For us as marketers, we (and our clients) were so used to seeing direct sales and leads as a result of paid ads online. Now we were throwing thousands of ad dollars into YouTube advertising with little to no direct revenue. This became a problem very, very quickly. One retort Google had was “this is helping grow your remarketing audiences”. That retort, quite frankly, is bulls@#t. Sure we’re growing our video watchers list, but that those lists are notoriously useless 70% of the time, and considering most of the engagements with the ads are ‘views’ and not ‘clicks’, no one is actually navigating to the desired website after viewing a video ad, hence not contributing to a remarketing pool.

So in conclusion, YouTube ads come up short for the following reasons:

  • Not a performance marketing ad type
  • Won’t grow your websites remarketing pools
  • Without setting the right expectations, these ads will seem like a colossal disappointment

That being said, there is the “invisible hand” effect that could drive sales/leads in the same way traditional advertising does. The importance of growing the top of the funnel cannot be understated, and YouTube ads can certainly help in growing that area. This is the value of YouTube advertising, not direct sales or conversion metrics.

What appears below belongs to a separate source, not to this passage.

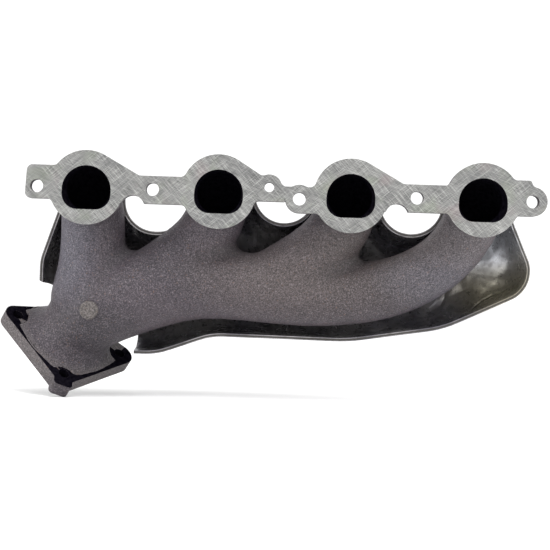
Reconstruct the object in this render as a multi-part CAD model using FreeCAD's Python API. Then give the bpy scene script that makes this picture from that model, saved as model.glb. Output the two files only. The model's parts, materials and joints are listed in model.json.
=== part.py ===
"""Cast-iron exhaust manifold for one bank of a V8 engine, with its sheet heat shields.

Units are millimetres. The flat face that bolts to the cylinder head lies in the plane y = 0
and looks along -Y. X runs along the row of ports, Z is up and +Y is away from the engine.
The origin is on the head face, midway between the two middle ports.
"""
import FreeCAD, Part
import math
import os

os.makedirs("parts", exist_ok=True)
Vector = FreeCAD.Vector

# Head flange.
PORT_PITCH = 111.76
PORT_COUNT = 4
PORT_WIDTH = 41.3
PORT_HEIGHT = 37.1
PORT_CORNER_RADIUS = 13.0
FLANGE_THICKNESS = 10.0
RING_RADIUS = 31.5
WEB_TOP = 11.4
WEB_BOTTOM = -12.2
FLANK_SLOPE = 29.0
NOTCH_RADIUS = 10.0
NOTCH_FROM_PORT = 39.4
NOTCH_CENTRE_Z = -15.5
HEAD_BOLT_RADIUS = 5.5
END_BOLT_X = 209.5
WEB_BOLT_X = PORT_PITCH
INNER_BOLT_X = 12.4
INNER_BOLT_Z = -4.0
INNER_BOSS_RADIUS = 12.0
DOWEL_X = -13.3
DOWEL_Z = 5.1
DOWEL_RADIUS = 4.15
DOWEL_BOSS_RADIUS = 10.8
MIDDLE_WEB_TOP = 6.2
LEFT_EAR_END = -219.5
LEFT_EAR_TOP = 18.0
LEFT_EAR_BOTTOM = -10.5
RIGHT_EAR_RADIUS = 12.4
RIGHT_STEP_END = 208.5
RIGHT_STEP_TOP = 17.8
RIGHT_NECK_TOP = 11.0
RIGHT_STEP_CORNER = 2.5
LEFT_EAR_LEAN = 1.5
MIDDLE_FLANK_SLOPE = 32.0
EDGE_BLEND = 5.0
PORT_CUT_DEPTH = 14.0
OVERRUN = 1.0
PROBE_STEPS = 8
PROBE_REACH = 0.6
NEAR = 0.5

# Gas passages. Each entry is (x, y, z, passage radius) of a pole that the centre line follows.
WALL = 6.0
PORT_THROAT = 18.5
SECTIONS_PER_POLE = 2
RUNNER_1 = (
    (0.0, 0.0, 0.0, PORT_THROAT),
    (0.0, 14.0, 0.0, PORT_THROAT),
    (0.0, 31.0, -1.0, 19.5),
    (0.5, 44.0, -14.0, 21.0),
    (1.0, 49.5, -33.0, 22.0),
    (1.0, 50.0, -57.0, 22.0),
    (-1.0, 51.0, -80.0, 24.0),
    (-8.0, 57.0, -98.0, 23.0),
    (-16.0, 64.0, -118.0, 17.0),
)
RUNNER_2 = (
    (0.0, 0.0, 0.0, PORT_THROAT),
    (0.0, 14.0, 0.0, PORT_THROAT),
    (0.0, 30.0, -1.5, 19.5),
    (-2.0, 42.0, -14.0, 19.8),
    (-9.0, 47.5, -33.0, 20.0),
    (-27.0, 49.0, -53.0, 20.2),
    (-56.0, 49.0, -72.0, 20.0),
    (-86.0, 50.0, -86.0, 15.0),
)
RUNNER_3 = (
    (0.0, 0.0, 0.0, PORT_THROAT),
    (0.0, 14.0, 0.0, PORT_THROAT),
    (0.0, 30.0, -1.0, 19.8),
    (-2.0, 41.5, -14.0, 20.4),
    (-10.0, 47.0, -33.0, 20.8),
    (-31.0, 48.5, -53.0, 20.8),
    (-62.0, 49.0, -71.0, 20.0),
    (-94.0, 50.0, -82.0, 15.0),
)
LOG = (
    (167.64, 0.0, 0.0, PORT_THROAT),
    (167.64, 14.0, 0.0, PORT_THROAT),
    (167.0, 30.0, -1.5, 18.5),
    (165.0, 41.0, -15.0, 18.4),
    (156.0, 46.0, -35.0, 18.0),
    (135.0, 48.0, -58.0, 18.2),
    (100.0, 50.0, -77.0, 19.6),
    (60.0, 50.0, -84.0, 21.2),
    (15.0, 50.0, -85.0, 22.6),
    (-35.0, 50.0, -79.0, 24.0),
    (-80.0, 50.0, -76.0, 26.5),
    (-122.0, 49.0, -86.0, 30.0),
    (-155.0, 50.0, -98.0, 30.0),
)

# Outlet to the down pipe. Its face looks down, to the rear and outboard. The bolts are given
# in the face's own plane, from the centre of the bore.
OUTLET_CENTRE = Vector(-195.4, 79.2, -139.9)
OUTLET_SIDE_TILT = 32.2
OUTLET_OUTBOARD_TILT = 30.0
OUTLET_ROLL = 22.3
OUTLET_THICKNESS = 12.0
OUTLET_BORE_RADIUS = 29.0
OUTLET_THROAT = 24.0
OUTLET_DISC_RADIUS = 38.5
OUTLET_LEFT_BOLT = 48.0
OUTLET_RIGHT_BOLT = 51.0
OUTLET_SIDE_BOLT_RISE = 6.0
OUTLET_LOW_BOLT = 48.8
OUTLET_BOLT_RADIUS = 5.0
OUTLET_EAR_RADIUS = 11.5
OUTLET_RIGHT_EAR_RADIUS = 12.5
OUTLET_TOE_WIDTH = 17.0
OUTLET_TOE_REACH = 65.0
OUTLET_TOE_CORNER = 4.0
OUTLET_NECK_RISE = 26.0
OUTLET_FOOT = ((42.5, 12.0), (34.0, 19.0), (29.0, 34.0))
SPOTFACE_SIDE_RADIUS = 10.5
SPOTFACE_LOW_RADIUS = 7.5
SPOTFACE_REACH = 30.0

# Round cast pad on the collector, on the side toward the engine.
PAD_X = -164.0
PAD_Z = -104.0
PAD_RADIUS = 8.0
PAD_FACE = 12.5
PAD_ROOT = 40.0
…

However, Google wanted to make video ads as direct response focused as possible to try and change that (an effort to adhere to their performance-first ideology), which is why they created YouTube for action.

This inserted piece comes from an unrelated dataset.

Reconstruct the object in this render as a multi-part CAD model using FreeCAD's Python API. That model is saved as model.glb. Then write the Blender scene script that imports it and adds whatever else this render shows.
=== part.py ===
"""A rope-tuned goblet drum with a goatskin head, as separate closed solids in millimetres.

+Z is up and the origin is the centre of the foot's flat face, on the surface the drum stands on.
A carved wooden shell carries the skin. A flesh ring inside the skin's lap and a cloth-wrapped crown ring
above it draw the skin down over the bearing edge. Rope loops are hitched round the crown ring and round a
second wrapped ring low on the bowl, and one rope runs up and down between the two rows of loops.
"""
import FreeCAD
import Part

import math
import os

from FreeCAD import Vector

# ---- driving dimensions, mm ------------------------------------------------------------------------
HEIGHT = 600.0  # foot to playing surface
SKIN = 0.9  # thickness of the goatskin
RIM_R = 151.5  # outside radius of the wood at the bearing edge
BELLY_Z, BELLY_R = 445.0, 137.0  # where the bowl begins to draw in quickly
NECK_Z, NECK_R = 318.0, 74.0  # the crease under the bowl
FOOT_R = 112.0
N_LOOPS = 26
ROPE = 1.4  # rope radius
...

YouTube For Action vs. YouTube Shopping (Same But Different)

There are essentially now two direct response YouTube ad types now; YouTube for action and YouTube for shopping. As you might have guessed, one is focused on e-Comm and the other is geared towards lead gen.

These ad type will resolve on desktop’s but they were mostly designed to resolve on mobile. These are very simple to set up. For-action campaigns are set up with simple ad text creation with a small image asset. For-shopping campaigns, all you have to do is sync your merchant center account when prompted to do so in the campaign setup.

Net Net

In the grand scheme of things, YouTube for action probably isn’t going to net you a positive return. Unless you’re using a highly, highly targeting remarketing audience, you’re essentially showing a video asset in conjunction with a clickable link just as normal YouTube ads operate. The difference is the clickable component stands out a little more (especially with shopping).

Related: Introduction to YouTube Advertising Part 1

So, is this even worth a test? Absolutely. I have transitioned all of my standard YouTube campaigns to the YouTube for shopping settings. Reason being is that we can essentially get the brand/product exposure that these ads provide in conjunction with significantly increased CTA space. So really, using them is a no-brainer.

However, if you’re using these campaigns with the expectation to drive huge amounts of sales or leads, you may want to adjust your goals or look at different campaign types such as search ads or product listing ads.